Orlando: A Biography by Virginia Woolf

Orlando: A Biography by Virginia Woolf

I’m afraid that until very recently, my answer to the question “Who’s afraid of Virginia Woolf?” would have been, “Me. Me me me me me. I am.” As much as I love her non-fiction, particularly A Room of One’s Own and The Common Reader, my experience with her fiction was like reaching a mountain I just couldn’t climb, no matter how worthwhile I suspected the view from the top to be. I realise that more than anything, this says something about my confidence as a reader (or rather, my lack thereof), but I mentally filed her under “authors much too clever for me”.

However, I think I gave up too easily. All I’d tried were her short stories, which several Woolf lovers have told me are not the best place to begin.
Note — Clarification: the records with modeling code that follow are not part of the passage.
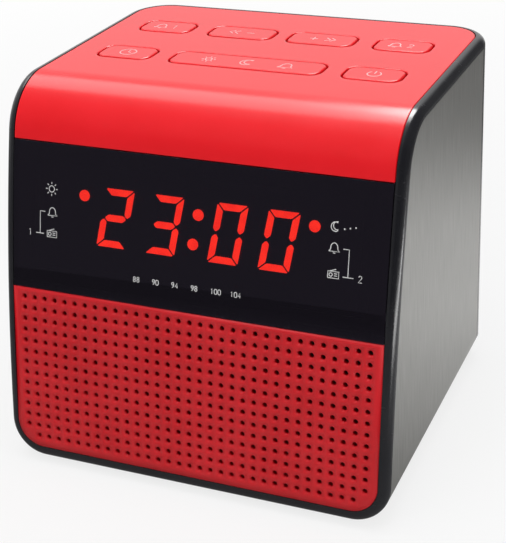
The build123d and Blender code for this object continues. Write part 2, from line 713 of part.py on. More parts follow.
def digit_bars():
    """The seven bars of a digit by letter, leaned over to the right."""
    across = DIGIT_WIDTH - SEGMENT_W
    rise = (DIGIT_HEIGHT - SEGMENT_W) / 2
    lean = math.tan(math.radians(DIGIT_SLANT))
    places = {
        "a": (0, rise, across, False),
        "g": (0, 0, across, False),
        "d": (0, -rise, across, False),
        "f": (-across / 2, rise / 2, rise, True),
        "b": (across / 2, rise / 2, rise, True),
        "e": (-across / 2, -rise / 2, rise, True),
        "c": (across / 2, -rise / 2, rise, True),
    }
    for letter, place in places.items():
        corners = [(x + lean * y, y) for x, y in bar_corners(*place)]
        yield letter, Polygon(*corners, align=None)


BARS_OF = {"0": "abcdef", "2": "abged", "3": "abgcd"}


def display_segments(lit):
    """The glowing bars of the time, or the dark ones that are left."""
    face = front_plane(DISPLAY_Z, module_front())
    bars = []
    for x, figure in zip(DIGIT_X, DIGITS_SHOWN):
        for letter, bar in digit_bars():
            if (letter in BARS_OF[figure]) == lit:
                bars.append(face * extrude(Pos(x, 0) * bar, SEGMENT_T, dir=(0, 0, 1)))
    return Compound(bars)


def lamp_spots():
    """The two dots of the colon and the two indicator lamps beside the digits."""
    lean = math.tan(math.radians(DIGIT_SLANT))
    rise = DIGIT_HEIGHT / 4
    yield lean * rise, rise
    yield -lean * rise, -rise
    yield DIGIT_X[0] - LAMP_FROM_DIGIT, DIGIT_HEIGHT / 2 - LAMP_DROP
    yield DIGIT_X[-1] + LAMP_FROM_DIGIT, DIGIT_HEIGHT / 2 - LAMP_DROP


def indicator_lamps():
    """The round lamps of the display."""
    face = front_plane(DISPLAY_Z, module_front())
    dot = drum(LAMP_RADIUS, SEGMENT_T)
    return Compound([face * Pos(x, y) * dot for x, y in lamp_spots()])


def display_module():
    """Black block that carries the bars and lamps on its face, soldered to its board."""
    face = front_plane(DISPLAY_Z, module_front())
    width = WIDTH - 2 * MODULE_FROM_SIDE
    return face * Pos(0, 0, -MODULE_DEEP / 2) * Box(width, MODULE_HEIGHT, MODULE_DEEP)


def display_board():
    """Circuit board behind the display, screwed to the front frame's posts."""
    width = WIDTH - 2 * WALL - 2 * DISPLAY_BOARD_GAP
    plane = front_plane(DISPLAY_Z, module_rear())
    height = MODULE_HEIGHT + 2 * SMALL_BOSS_R
    board = plane * Pos(0, 0, -BOARD_T / 2) * Box(width, height, BOARD_T)
    for hole in display_posts(SMALL_SCREW_R, module_rear(), module_rear() + BOARD_T):
        board -= hole
    return board


# ---- Speaker --------------------------------------------------------------------------------
def speaker_seat():
    """Depth of the flat face that the speaker's rim lies on."""
    return SHELL + SPEAKER_LIFT


def speaker_ring(*sections):
    """A flat-sided solid on the speaker's axis between two sections of radius and depth."""
    front, rear = [(radius, -depth) for radius, depth in sections]
    return front_plane(SPEAKER_Z, speaker_seat()) * flat_cone(front, rear, LARGE_SIDES)


def speaker_basket():
    """Pressed steel basket: rim, slanted wall and the plate that carries the magnet."""
    t = BASKET_T
    neck = MAGNET_RADIUS - 1
    basket = speaker_ring((SPEAKER_RADIUS, 0), (SPEAKER_RADIUS, t))
    basket += speaker_ring((SPEAKER_OPENING + t, t), (SPEAKER_OPENING + t, 2 * t))
    basket += speaker_ring((SPEAKER_OPENING + t, 2 * t), (neck, SPEAKER_DEEP + t))
    basket -= speaker_ring((SPEAKER_OPENING, 0), (SPEAKER_OPENING, 2 * t))
    basket -= speaker_ring((SPEAKER_OPENING, 2 * t), (neck - t, SPEAKER_DEEP))
    return basket - speaker_ring((COIL_RADIUS + 1, 0), (COIL_RADIUS + 1, 2 * SPEAKER_DEEP))


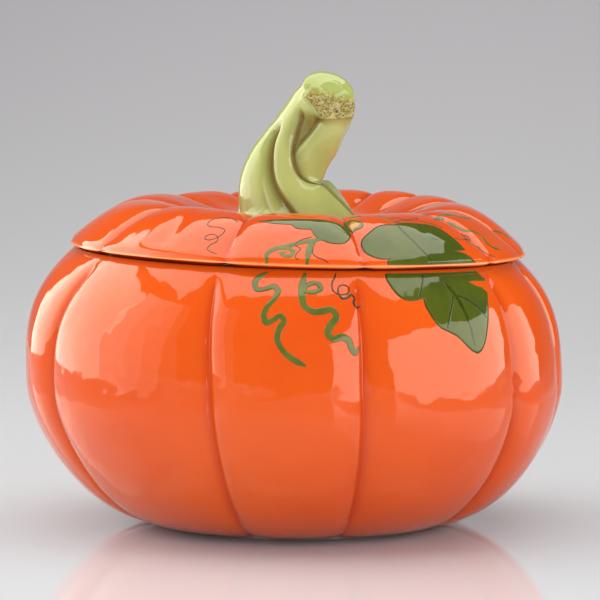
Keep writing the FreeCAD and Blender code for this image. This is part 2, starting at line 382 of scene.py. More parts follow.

Nor, I’ve also been told, are they necessarily more accessible than her novels, despite their shorter length. Encouraged by the wonderful Woolf in Winter read-alongs, I decided to give Orlando: A Biography a try, and I’m happy to report that this time Woolf’s language didn’t feel like an insurmountable mountain at all; rather, it felt like waves, sweeping me away. It flowed beautifully; it was lavish, playful, and refreshing, and it was a whole lot of fun to read.

Orlando: A Biography is the story of a heroine/hero who is born in the sixteenth century as a man, and whom the biographer follows until 1928, when Orlando has grown only a little older, arguably wiser, and, before I forget to mention it, has turned into a woman. Orlando, then, is an androgynous protagonist, and her story is inevitably one about gender. Most of all, I loved how it implicitly rejected any essentialist theories of what makes a man a man and a woman a woman. Shortly after the transformation scene, we are told that Orlando is essentially still the same. It’s only when she decides to return to her native England, when she enters the ship that will take her home, when she wears the clothes and finds herself cast into a necessarily gendered role, that she begins to change.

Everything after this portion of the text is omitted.